Eid al-Adha is usually a much gayer holiday, but this year the somber significance of the Feast of Sacrifice is lost on no one here. Egyptians cannot ignore the daily massacres that are going on now in Syria and Yemen. Brothers in Palestine, Libya, Tunisia, Bahrain — in every place that is in upheaval — are being slaughtered. And the people of Egypt have not forgotten for one second their own martyrs, sacrificed to our own struggling revolution. Some Egyptians have been trying to organize a global demonstration of solidarity with Occupy Everything for Nov. 12, but I haven’t heard about it lately.

This holiday has always been a bit difficult for me as a vegetarian and animal-empathic person … hearing the death wails and smelling the effluvia of animal fear hormones and blood and descending to red, red streets, sometimes ankle-deep in blood. But this year I was desensitized to some degree: I have seen humans killed and their bodies heaped and shoved and crushed in a way that the animals never will be. Sorry, sheep.

After the feast we will return to work and watching and trying to hang on to our revolution as the slip and slide of political parties and potential candidates continue. The claws of Egypt’s Supreme Council of the Armed Forces are well sunk in, and grow stronger by the day. Now, Mohamed Hussein Tantawi, SCAF commander in chief and de facto head of state, is being proposed as a candidate.
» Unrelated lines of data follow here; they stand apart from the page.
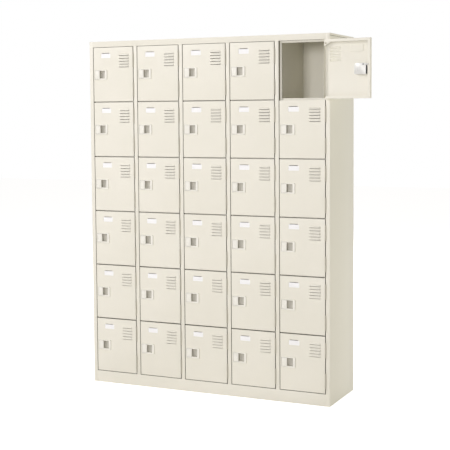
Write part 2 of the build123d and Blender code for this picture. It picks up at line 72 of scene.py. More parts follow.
ahead = Vector((
    -math.sin(CAMERA_YAW) * math.cos(CAMERA_PITCH),
    math.cos(CAMERA_YAW) * math.cos(CAMERA_PITCH),
    -math.sin(CAMERA_PITCH),
))
level = Vector((math.cos(CAMERA_YAW), math.sin(CAMERA_YAW), 0))
above = level.cross(ahead)
right_hand = level * math.cos(CAMERA_ROLL) + above * math.sin(CAMERA_ROLL)
upward = above * math.cos(CAMERA_ROLL) - level * math.sin(CAMERA_ROLL)
turned = Matrix((right_hand, upward, -ahead)).transposed()
bpy.ops.object.camera_add(location=CAMERA_PLACE, rotation=turned.to_euler())
camera = bpy.context.object
camera.data.lens = CAMERA_LENS
camera.data.sensor_width = CAMERA_SENSOR
camera.data.shift_y = CAMERA_SHIFT
bpy.context.scene.camera = camera
print("camera turned to", [round(math.degrees(angle), 2) for angle in turned.to_euler()])

# %% [markdown]
# ## Floor, sky and lamps
#
# The cabinet stands in an even white studio. The floor and the sky look white to the camera
# because they glow softly for camera rays alone, so no extra light falls on the paint. The glow
# also hides the cabinet's own shadow on the floor. The main lamp hangs high on the left and draws
# the small shadows under hoods and handles, a weaker one in front reaches into the open
# compartment, a warmer one on the right keeps the side wall tan, and one behind lights the back.

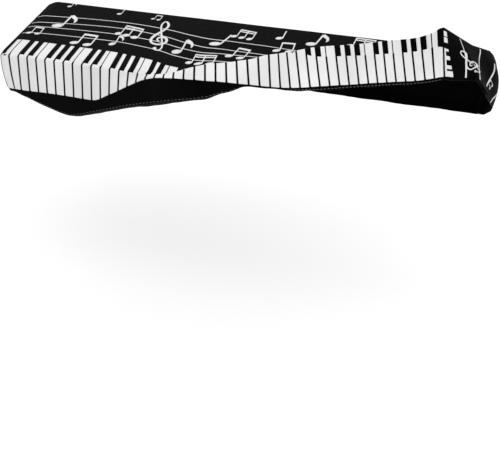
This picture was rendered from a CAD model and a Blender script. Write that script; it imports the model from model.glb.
import math
from bisect import bisect_right
import bpy
from mathutils import Matrix, Vector, noise


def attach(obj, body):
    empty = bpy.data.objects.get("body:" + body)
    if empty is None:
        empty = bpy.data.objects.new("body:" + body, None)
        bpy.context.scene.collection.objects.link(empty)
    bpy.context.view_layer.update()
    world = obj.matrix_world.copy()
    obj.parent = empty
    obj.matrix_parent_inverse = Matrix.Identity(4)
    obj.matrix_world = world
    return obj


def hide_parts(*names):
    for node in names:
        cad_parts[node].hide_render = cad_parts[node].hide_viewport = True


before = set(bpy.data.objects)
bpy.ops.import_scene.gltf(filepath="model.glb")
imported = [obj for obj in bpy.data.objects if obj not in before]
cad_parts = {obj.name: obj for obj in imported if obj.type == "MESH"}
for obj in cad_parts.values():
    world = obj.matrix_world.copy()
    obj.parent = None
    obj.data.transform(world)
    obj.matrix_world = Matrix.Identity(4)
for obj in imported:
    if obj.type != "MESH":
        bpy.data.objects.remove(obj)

bpy.ops.object.select_all(action="DESELECT")
scene = bpy.context.scene
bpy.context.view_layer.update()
print("frame loaded")


# Place in metres in the cover's frame; azimuth, elevation and roll in degrees.
camera = {
    "place": (0.5340, -1.6450, 0.7255),
    "azimuth": 16.81,
    "elevation": 38.16,
    "roll": 0.37,
    "lens": 46.8,
    "sensor": 36,
    "clip": (0.05, 60),
}


def cameraTurn():
    azimuth = math.radians(camera["azimuth"])
    elevation = math.radians(camera["elevation"])
    roll = math.radians(camera["roll"])
    back = Vector((
        math.sin(azimuth) * math.cos(elevation),
        -math.cos(azimuth) * math.cos(elevation),
        math.sin(elevation),
    ))
    right = Vector((math.cos(azimuth), math.sin(azimuth), 0))
    up = back.cross(right)
    sideways = right * math.cos(roll) + up * math.sin(roll)
    upwards = up * math.cos(roll) - right * math.sin(roll)
    return Matrix((sideways, upwards, back)).transposed().to_4x4()


bpy.ops.object.camera_add()
cameraObject = bpy.context.object
cameraObject.name = "camera"
cameraObject.data.lens = camera["lens"]
cameraObject.data.sensor_width = camera["sensor"]
cameraObject.data.clip_start, cameraObject.data.clip_end = camera["clip"]
cameraObject.matrix_world = Matrix.Translation(camera["place"]) @ cameraTurn()
scene.camera = cameraObject
print("camera set")


# The cloth, in millimetres from the left end of its front bend. Each section across it runs from
# the rear hem over the top to the front hem, and u is its place along the rear edge.
cloth = {
    "length": 1334,
    "depth": 292,
    "rearHeight": 164,
    "middleTop": 135.5,
    "thickness": 1.2,
    "columns": 222,
    "seamGap": 0.4,
    "cornerDrop": 8,
    "cornerReach": 30,
    "leftSwell": 8,
    "swellReach": 70,
    "fold": {"footPull": 0.4, "shut": 0.35, "rise": 7, "lean": 2},
    "arcSteps": 6,
    "rearSkirt": {"hemY": 266, "hemZ": -9, "turnY": 294, "turnZ": 0},
    "rounding": {"rear": 8, "foot": 6, "ridge": 7, "edge": 5},
    "steps": {
        "rearHem": 4, "rearSkirt": 22, "top": 46, "lift": 3, "fold": 10, "brow": 3,
        "band": 20, "border": 12, "hem": 8,
    },
}

# One row for each section: how far its front and its ridge have slid to the left, how open the
# fold is, then the fold's foot and ridge, the band's lower edge, the lowest turn and the hem.
sectionColumns = (
    "u", "frontPull", "ridgePull", "loop", "footY", "footZ", "ridgeY", "ridgeZ",
    "edgeY", "edgeZ", "turnY", "turnZ", "hemY", "hemZ",
)
sectionRows = (
    (0, -12, 0, 0, 14, 111, -2, 105, -20, 9, -14, -3, 30, -9),
    (60, 1, 0, 0, 14, 111, -2, 105, -20, 9, -21, -11, 18, -20),
    (130, 2, 1, 0, 14, 111, -2, 105, -19, 11, -25, -31, 5, -39),
    (205, 3, 1, 0, 14, 111, -2, 105, -20, 12, -26, -47, -8, -57),
    (287, 5, 2, 0, 14, 111, -2, 105, -20, 11, -24, -25, -4, -39),
    (345, 6, 3, 0, 14, 111, -2, 105, -19, 36, -23, -8, 0, -22),
    (403, 7, 4, 0, 13, 111, -3, 106, -16, 67, -24, 11, -3, -3),
    (461, 8, 6, 0, 8, 110, -4, 107, -17, 97, -25, 27, -8, 13),
    (520, 9, 14, 0.5, -2, 107, -2, 114, -24, 113, -27, 44, -14, 31),
    (578, 10, 23, 1, -3, 106, 18, 125, -21, 116, -26, 58, -10, 47),
    (636, 11, 32, 1, 10, 108, 48, 134, -12, 116, -22, 71, -4, 61),
    (694, 12, 37, 1, 28, 112, 67, 138, -5, 116, -17, 92, 10, 84),
    (752, 12, 41, 1, 42, 116, 84, 146, 5, 113, 8, 104, 46, 97),
    (811, 14, 42, 1, 52, 118, 95, 163, 13, 111, 18, 103, 58, 99),
    (869, 20, 53, 1, 65, 120, 100, 174, 18, 114, 18, 106, 64, 104),
    (956, 33, 71, 1, 92, 125, 130, 185, 36, 120, 30, 111, 78, 112),
    (1073, 54, 89, 1, 120, 130, 160, 193, 64, 128, 59, 120, 102, 127),
    (1189, 80, 112, 1, 152, 141, 178, 209, 95, 133, 91, 125, 128, 132),
    (1250, 92, 124, 0.8, 178, 162, 183, 219, 108, 137, 105, 129, 141, 136),
    (1305, 104, 134, 0.3, 209, 188, 190, 236, 124, 143, 122, 134, 154, 139),
    (1334, 110, 137, 0, 232, 198, 198, 250, 130, 147, 129, 138, 156, 139),
)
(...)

The presidential elections are not scheduled until July 2013. As we watch the vacillating popularity of the Muslim Brotherhood’s Freedom and Justice Party as well as other parties, anything is possible. We can only hope to learn this political game fast enough and well enough to have a success that will not demand more revolutions before we get it right.

Egyptians support all people in struggle and sacrifice against injustice and oppression and corruption. Their hearts are with those who are fighting for their lives and willing to sacrifice for freedom. They watch with growing solidarity the protesters of Occupy and are with the good people. Happy Eid to all of you. Be brave, be true and be careful.